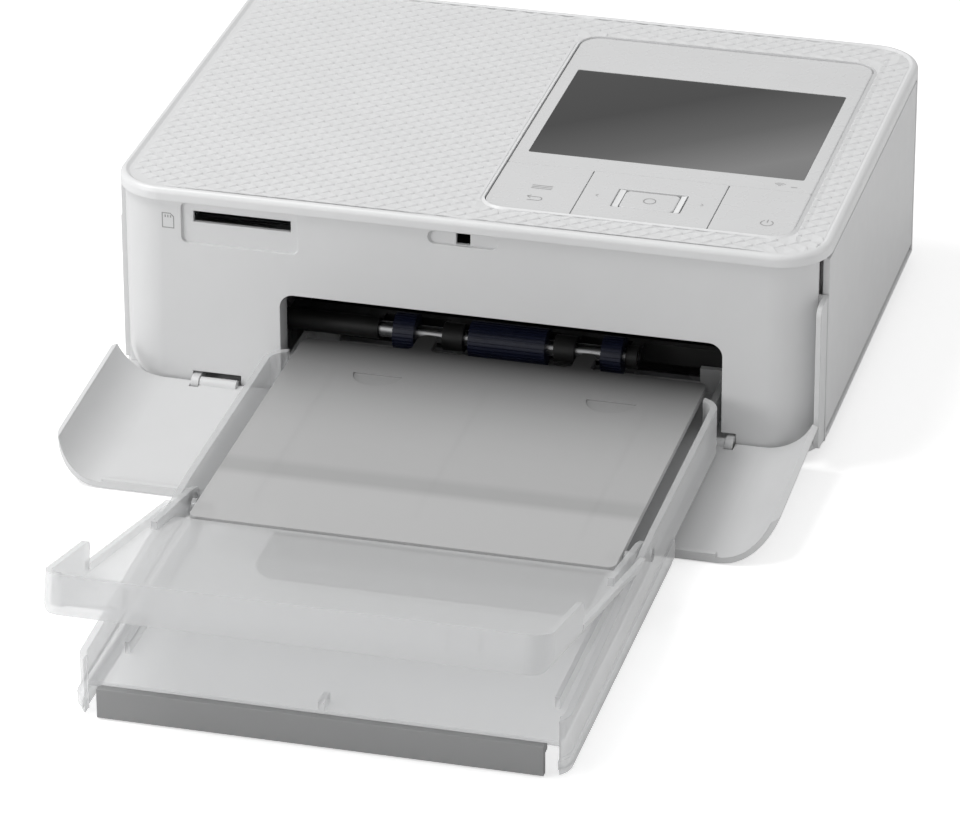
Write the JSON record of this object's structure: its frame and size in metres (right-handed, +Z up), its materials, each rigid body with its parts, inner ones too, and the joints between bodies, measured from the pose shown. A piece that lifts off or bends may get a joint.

...

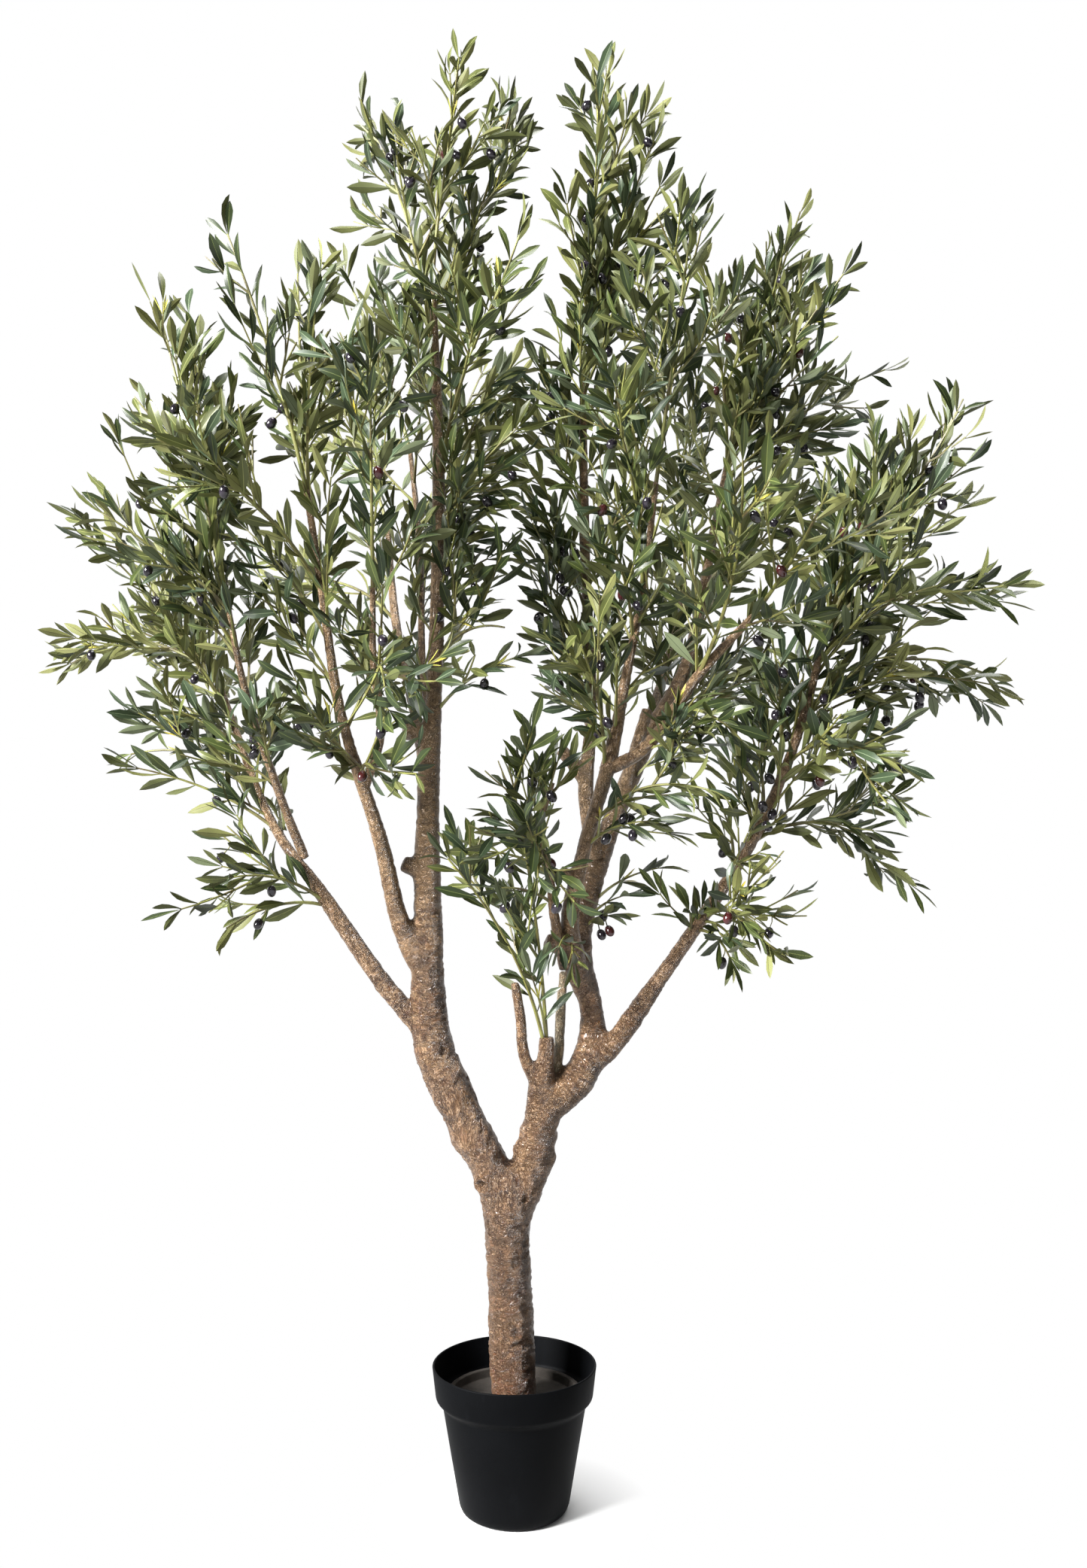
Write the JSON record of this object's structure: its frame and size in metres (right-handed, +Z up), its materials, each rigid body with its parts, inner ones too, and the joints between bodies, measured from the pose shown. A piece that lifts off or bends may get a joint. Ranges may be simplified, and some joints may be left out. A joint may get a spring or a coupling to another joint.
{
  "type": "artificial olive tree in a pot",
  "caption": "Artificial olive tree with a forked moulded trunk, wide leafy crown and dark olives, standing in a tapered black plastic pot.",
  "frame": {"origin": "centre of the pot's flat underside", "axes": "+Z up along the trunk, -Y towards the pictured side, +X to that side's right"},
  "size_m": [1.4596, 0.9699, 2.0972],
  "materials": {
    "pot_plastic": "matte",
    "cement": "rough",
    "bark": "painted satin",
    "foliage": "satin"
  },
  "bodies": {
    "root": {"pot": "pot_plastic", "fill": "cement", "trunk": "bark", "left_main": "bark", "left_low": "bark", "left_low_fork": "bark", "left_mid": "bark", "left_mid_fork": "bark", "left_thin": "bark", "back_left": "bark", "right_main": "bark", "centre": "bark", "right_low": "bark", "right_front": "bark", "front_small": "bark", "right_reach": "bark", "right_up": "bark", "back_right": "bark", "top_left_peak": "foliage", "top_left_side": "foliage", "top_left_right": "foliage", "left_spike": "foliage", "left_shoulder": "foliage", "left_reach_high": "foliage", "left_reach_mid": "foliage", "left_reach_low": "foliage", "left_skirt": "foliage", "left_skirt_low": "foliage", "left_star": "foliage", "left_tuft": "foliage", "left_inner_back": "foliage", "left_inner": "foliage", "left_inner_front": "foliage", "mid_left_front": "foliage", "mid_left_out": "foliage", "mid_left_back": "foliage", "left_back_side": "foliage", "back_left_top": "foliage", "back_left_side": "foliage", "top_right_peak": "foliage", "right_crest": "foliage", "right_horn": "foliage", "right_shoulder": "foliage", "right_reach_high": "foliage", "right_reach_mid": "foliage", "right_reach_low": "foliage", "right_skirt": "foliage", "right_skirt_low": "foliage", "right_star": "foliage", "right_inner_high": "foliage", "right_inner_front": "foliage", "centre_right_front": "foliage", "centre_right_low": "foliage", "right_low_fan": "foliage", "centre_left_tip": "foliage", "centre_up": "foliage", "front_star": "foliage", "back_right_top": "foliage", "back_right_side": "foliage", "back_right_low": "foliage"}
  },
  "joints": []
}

* * *

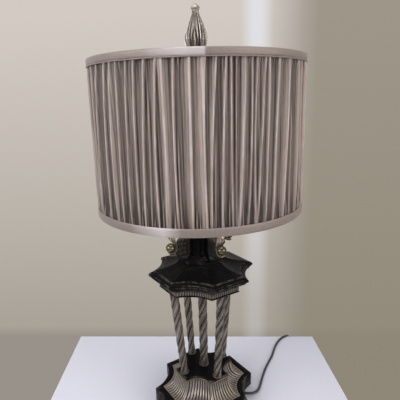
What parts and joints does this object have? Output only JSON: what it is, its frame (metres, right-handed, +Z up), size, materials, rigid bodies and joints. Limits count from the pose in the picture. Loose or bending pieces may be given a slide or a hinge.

__What you have to do__
Show every line from the entries above in which the word "frame" appears.

__Result__
Write the JSON record of this object's structure: its frame and size in metres (right-handed, +Z up), its materials, each rigid body with its parts, inner ones too, and the joints between bodies, measured from the pose shown. A piece that lifts off or bends may get a joint.
Write the JSON record of this object's structure: its frame and size in metres (right-handed, +Z up), its materials, each rigid body with its parts, inner ones too, and the joints between bodies, measured from the pose shown. A piece that lifts off or bends may get a joint. Ranges may be simplified, and some joints may be left out. A joint may get a spring or a coupling to another joint.
  "frame": {"origin": "centre of the pot's flat underside", "axes": "+Z up along the trunk, -Y towards the pictured side, +X to that side's right"},
What parts and joints does this object have? Output only JSON: what it is, its frame (metres, right-handed, +Z up), size, materials, rigid bodies and joints. Limits count from the pose in the picture. Loose or bending pieces may be given a slide or a hinge.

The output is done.